25 avril > Essai France > Marc Abélès

Par vocation, les anthropologues aiment bien les endroits bizarres. Au siècle dernier, Marc Augé avait lancé le mouvement de l’exotisme de proximité avec Un ethnologue dans le métro (Hachette, 1986). Marc Abélès (CNRS-EHESS) s’intéresse, lui, à un territoire assez peu arpenté par les usagers des transports en commun: celui du luxe.

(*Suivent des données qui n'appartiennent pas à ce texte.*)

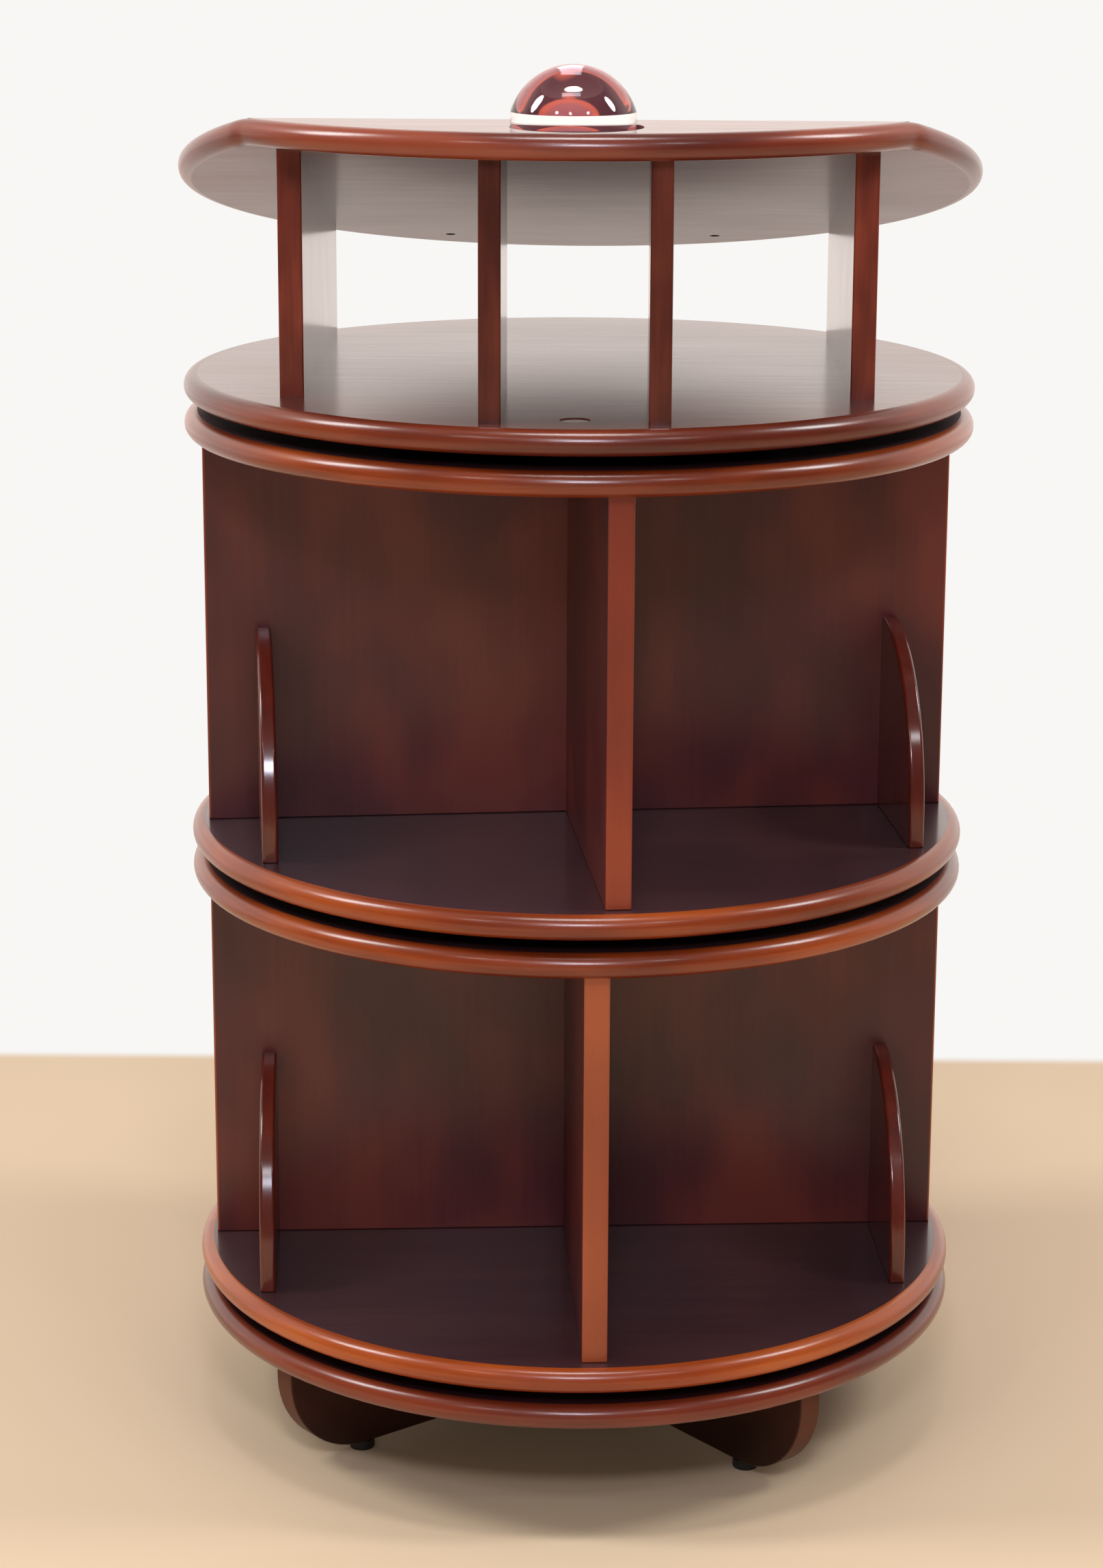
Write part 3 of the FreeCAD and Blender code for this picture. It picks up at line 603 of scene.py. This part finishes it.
# Floor of the studio. Past the wall line, and far away as the camera sees it, it is plain white.
stage = {"halfWidth": 5.0, "front": -6.0, "back": 5.0, "wallLine": 0.80, "wallSoft": 0.03,
         "fadeFrom": 1.8, "fadeTo": 2.8, "floor": "#d6bfa1", "roughness": 0.6, "gloss": 0.3,
         "seen": "#f8f7f5", "reflected": "#ffece2"}
startFresh()
bpy.ops.mesh.primitive_plane_add(size=1)
floor = bpy.context.object
floor.name = "studioFloor"
floor.data.transform(Matrix.Translation((0, (stage["front"] + stage["back"]) / 2, 0)) @ Matrix.Diagonal(
    (2 * stage["halfWidth"], stage["back"] - stage["front"], 1, 1)))
paleFloor, floorTree = newMaterial("paleFloor")
floorPlace = addNode(floorTree, "TexCoord").outputs["Object"]
floorParts = addNode(floorTree, "SeparateXYZ", {}, {"Vector": floorPlace}).outputs
pastWall = addNode(floorTree, "MapRange", {"interpolation_type": "SMOOTHSTEP"}, {
    "Value": floorParts["Y"], "From Min": stage["wallLine"],
    "From Max": stage["wallLine"] + stage["wallSoft"]})
fromObject = addNode(floorTree, "VectorMath", {"operation": "LENGTH"}, {0: floorPlace})
farAway = addNode(floorTree, "MapRange", {"interpolation_type": "SMOOTHSTEP"}, {
    "Value": fromObject.outputs["Value"], "From Min": stage["fadeFrom"], "From Max": stage["fadeTo"]})
path = addNode(floorTree, "LightPath").outputs
farSeen = addNode(floorTree, "Math", {"operation": "MULTIPLY"}, {0: farAway, 1: path["Is Camera Ray"]})
whiteShare = addNode(floorTree, "Math", {"operation": "MAXIMUM"}, {0: pastWall, 1: farSeen})
seen = path["Is Camera Ray"]
for ray in ("Is Glossy Ray", "Is Transmission Ray"):
    seen = addNode(floorTree, "Math", {"operation": "MAXIMUM"}, {0: seen, 1: path[ray]})
floorPaint = addNode(floorTree, "BsdfPrincipled", {}, {
    "Base Color": linearColour(stage["floor"]), "Roughness": stage["roughness"],
    "Specular IOR Level": stage["gloss"]})
wallTint = addNode(floorTree, "Mix", {"data_type": "RGBA"}, {
    0: path["Is Camera Ray"], 6: linearColour(stage["reflected"]), 7: linearColour(stage["seen"])})
floorWhite = addNode(floorTree, "Emission", {}, {"Color": wallTint.outputs[2], "Strength": 1.0})
whiteSeen = addNode(floorTree, "Math", {"operation": "MULTIPLY"}, {0: whiteShare, 1: seen})
floorMix = addNode(floorTree, "MixShader", {}, {"Fac": whiteSeen, 1: floorPaint, 2: floorWhite})
addNode(floorTree, "OutputMaterial", {}, {"Surface": floorMix})
floor.data.materials.append(paleFloor)
floor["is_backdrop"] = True

# Room light: a warm white wall behind the bookcase and a dimmer room in front of it. Fill lights
# the wood, glow is what gloss and glass reflect, and the spans are parts of the view's direction.
room = {"wallFill": 0.85, "roomFill": 0.25, "wallGlow": 1.25, "roomGlow": 0.05, "ceilingGlow": 0.15,
        "wallColour": "#fff2eb", "wallSpan": {"From Min": -0.15, "From Max": 0.35},
        "ceilingSpan": {"From Min": 0.45, "From Max": 0.9}}
world = bpy.data.worlds.new("whiteRoom")
bpy.context.scene.world = world
world.use_nodes = True
skyTree = world.node_tree
skyTree.nodes.clear()
skyPath = addNode(skyTree, "LightPath").outputs
skyPlace = addNode(skyTree, "TexCoord")
skyParts = addNode(skyTree, "SeparateXYZ", {}, {"Vector": skyPlace.outputs["Generated"]}).outputs
towardsWall, towardsCeiling = (
    addNode(skyTree, "MapRange", {"interpolation_type": "SMOOTHSTEP"}, {
        "Value": skyParts[axis], **room[span]})
    for axis, span in (("Y", "wallSpan"), ("Z", "ceilingSpan")))
fill, around = (
    addNode(skyTree, "Mix", {"data_type": "FLOAT"}, {
        0: towardsWall, 2: room["room" + kind], 3: room["wall" + kind]})
    for kind in ("Fill", "Glow"))
glow = addNode(skyTree, "Mix", {"data_type": "FLOAT"}, {
    0: towardsCeiling, 2: around, 3: room["ceilingGlow"]})
mirrorRay = addNode(skyTree, "Math", {"operation": "MAXIMUM"}, {
    0: skyPath["Is Glossy Ray"], 1: skyPath["Is Transmission Ray"]})
level = addNode(skyTree, "Mix", {"data_type": "FLOAT"}, {0: mirrorRay, 2: fill, 3: glow})
lit = addNode(skyTree, "Background", {}, {"Color": linearColour(room["wallColour"]), "Strength": level})
backdrop = addNode(skyTree, "Background", {}, {"Color": linearColour(stage["seen"]), "Strength": 1.0})
skyMix = addNode(skyTree, "MixShader", {}, {"Fac": skyPath["Is Camera Ray"], 1: lit, 2: backdrop})
addNode(skyTree, "OutputWorld", {}, {"Surface": skyMix})

# A row of lamps overhead, a cool window in front and three small lamps high in front of it all stand
# where the highlights place them. The low fill only lifts the shadows and doesn't show in the lacquer.
lamps = {
    "overheadLeft": {"place": (-2.1, -0.3, 2.6), "aim": (0, 0, 0.8), "size": (0.6, 1.2), "watts": 40},
    "overheadMiddle": {"place": (0.0, -0.5, 2.6), "aim": (0, 0, 0.8), "size": (0.7, 0.35), "watts": 14},
    "overheadRight": {"place": (2.1, -0.3, 2.6), "aim": (0, 0, 0.8), "size": (0.5, 1.0), "watts": 30},
    "coolWindow": {"place": (0.05, -2.4, 1.9), "aim": (0.05, 0, 1.9), "size": (0.42, 0.35), "watts": 24,
                   "colour": "#eceeff", "shape": "RECTANGLE"},
    "frontLeft": {"place": (-1.43, -2.39, 2.8), "aim": (0, 0, 0.6), "size": (0.3, 0.3), "watts": 5},
    "frontMiddle": {"place": (-0.28, -2.8, 2.8), "aim": (0, 0, 0.6), "size": (0.3, 0.3), "watts": 5},
    "frontRight": {"place": (1.28, -2.48, 2.8), "aim": (0, 0, 0.6), "size": (0.3, 0.3), "watts": 5},
    "lowFill": {"place": (-0.4, -2.8, 0.5), "aim": (0, 0, 0.7), "size": (2.0, 0.8), "watts": 20,
                "colour": "#fff0e0", "inGloss": False},
}
for lampName, plan in lamps.items():
    lamp = bpy.data.lights.new(lampName, "AREA")
    lamp.shape = plan.get("shape", "ELLIPSE")
    lamp.size, lamp.size_y = plan["size"]
    lamp.energy = plan["watts"]
    lamp.color = linearColour(plan.get("colour", "#ffffff"))[:3]
    holder = bpy.data.objects.new(lampName, lamp)
    bpy.context.scene.collection.objects.link(holder)
    holder.location = plan["place"]
    towards = Vector(plan["aim"]) - Vector(plan["place"])
    holder.rotation_euler = towards.to_track_quat("-Z", "Y").to_euler()
    holder.visible_camera = False
    holder.visible_glossy = plan.get("inGloss", True)
    holder.visible_transmission = plan.get("inGloss", True)

# Fitted to the photograph: focal length in pixels of the 2296 pixel high frame, degrees and metres
shot = {"focal": 5412, "height": 2296, "place": (0.0001, -2.8499, 1.2609),
        "yaw": 0.405, "pitch": 14.748, "roll": 0.233, "sensor": 36.0}
yaw, pitch, roll = (math.radians(shot[key]) for key in ("yaw", "pitch", "roll"))
forward = Vector((-math.sin(yaw) * math.cos(pitch), math.cos(yaw) * math.cos(pitch), -math.sin(pitch)))
levelRight = Vector((math.cos(yaw), math.sin(yaw), 0))
levelUp = levelRight.cross(forward)
right = levelRight * math.cos(roll) + levelUp * math.sin(roll)
upward = levelUp * math.cos(roll) - levelRight * math.sin(roll)
lens = bpy.data.cameras.new("photoCamera")
lens.sensor_width = shot["sensor"]
lens.lens = shot["focal"] / shot["height"] * shot["sensor"]
camera = bpy.data.objects.new("photoCamera", lens)
bpy.context.scene.collection.objects.link(camera)
facing = Matrix((right, upward, -forward)).transposed().to_4x4()
camera.matrix_world = Matrix.Translation(shot["place"]) @ facing
bpy.context.scene.camera = camera
bpy.context.scene.view_settings.view_transform = "Standard"
print("stage, light and camera set")

low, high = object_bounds()
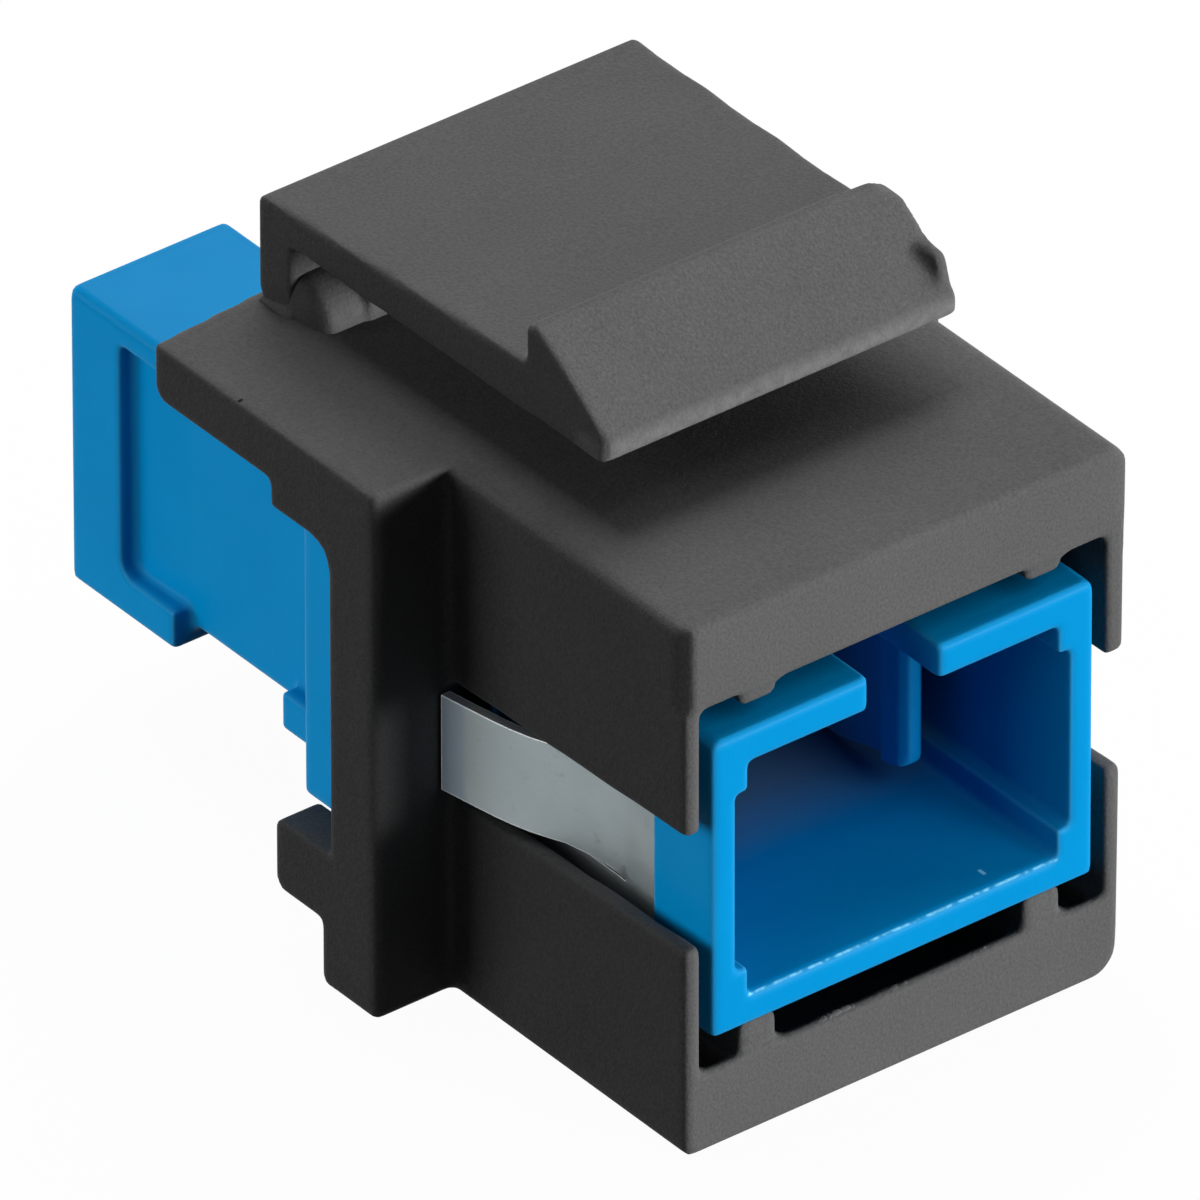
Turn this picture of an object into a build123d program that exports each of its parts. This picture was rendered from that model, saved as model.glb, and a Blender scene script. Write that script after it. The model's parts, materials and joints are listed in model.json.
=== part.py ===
# A simplex fibre coupler in a snap-in housing for a wall plate or patch panel.
# Lengths are millimetres. X runs across, Y from the front mouth to the rear one, Z up.
# The origin is the middle of the alignment sleeve, on the fibre axis.
import os
from math import radians, sin

from build123d import *

# Blue coupler body, two equal halves welded at the middle of the flange
ADAPTER_LENGTH = 27.8
ADAPTER_WIDTH = 12.7
ADAPTER_HEIGHT = 9.3
SHELL_SIDE_WALL = 0.8
SHELL_TOP_WALL = 1.05
SHELL_FLOOR_WALL = 0.95
SHELL_ROUND = 0.28
SHELL_FLOOR_ROUND = 0.12
FLANGE_SPAN = 15.6
FLANGE_THICKNESS = 3.6
COLLAR_LENGTH = 4.5
POCKET_START = 2.2
CLIP_POCKET_START = 2.6
POCKET_DEPTH = 0.5
POCKET_ROUND = 0.5
POCKET_TOP_ROUND = 0.18
RECESS_DEPTH = 0.6
RECESS_LENGTH = 4.7
RECESS_FOOT = 0.35
BAND_TOP = 1.2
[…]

Cet élève de Claude Lévi-Strauss le fait avec une certaine audace, les sciences sociales s’intéressant davantage à la misère du monde qu’au bonheur des riches. Il faut dire que dans cette contrée hors de prix, le réel semble aboli. Même du calme et de la volupté, il ne reste plus rien. Seule comptent la distinction, le fait de posséder le plus rare, le plus cher, le plus unique, ce qui explique la prédominance de l’art contemporain.

A l’appui de son exploration, Marc Abélès fournit quelques chiffres édifiants. Dans le sillage d’un Georges Bataille, il montre que le luxe n’est jamais loin de la luxure, donc de la transgression. Le luxe, c’est l’accès à l’excès. En ce sens, il contrevient à la normalité.

A-t-il joué un rôle déterminant dans la montée en puissance du capitalisme? Marc Abélès le pense, en écho aux travaux du sociologue allemand Werner Sombart. Sa justification relève du fétichisme de la marchandise, pour reprendre une image marxiste, et l’industrie du luxe est bien réelle, très profitable, mais doit faire preuve de créativité pour se maintenir.

Une chose est sûre: cette société est intimement liée à la domination financière. Après Les nouveaux riches (Odile Jacob, 2002) et Un ethnologue à l’Assemblée (Odile Jacob, 2000), Marc Abélès poursuit sa vaste enquête sur les symboles du pouvoir. L. L.